Of course, such words, had Putin wanted to say them publicly out loud, would have been said by him, but then he would have been accused of being a terrorist, an aggressor, of being Hitler and bin Laden in one body. As such, he said it, on one hand. But not only did he say it to you and I, the laymen, but he also said it to European politicians; it is his opinion on European sanctions against Russia. And such statement as the one about Kyiv, just like statements on nuclear weaponry… a person who says such things directly and out loud can be considered an enemy against peace in the entire world. And such words bring about significant conclusions.

Mr. Okara, the Kremlin recently has been denying more and more of Putin’s statements. On Sunday the Russian President’s press secretary Dmitry Peskov claimed that Putin was misunderstood in the interpretation of a different topic which Vladimir Putin expressed live on Channel One, if you may recall. I am talking about the ultimatums given by so-called DNR and LNR, which are considered terrorist organizations in Ukraine: the legalization of the Russian army as the armed forces of so-called Novorossiya, and the right of the latter to its own foreign economic policy within Ukraine, by developing ties with the Customs Union, so things that Ukraine cannot agree to in any case. And now Putin’s press secretary is also saying that Putin was misunderstood. How can such things be misunderstood?

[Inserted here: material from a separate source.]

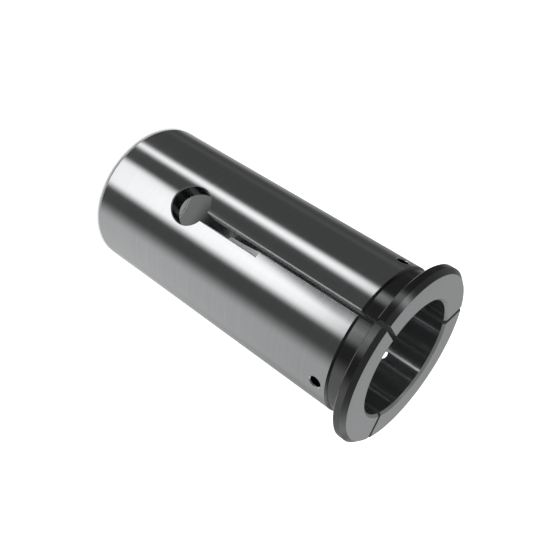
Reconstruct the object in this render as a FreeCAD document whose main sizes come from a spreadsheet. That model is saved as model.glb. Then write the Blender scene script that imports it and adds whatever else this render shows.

Once again, we see the same move, when something is said somewhere and later denied, this is not the first time it was used, and now it is one of the Kremlin’s main information policy maneuvers. When some a priori politically incorrect public position emerges first, and later it is negated by assistants, press secretaries, saying the words were misunderstood. However, to my mind, these messages should be understood the way we already do, so in the political incorrect and non-diplomatic format, and the denials are simply attempts to get rid of the complaints that emerge, as these messages are sometimes outside of the limits of good and evil.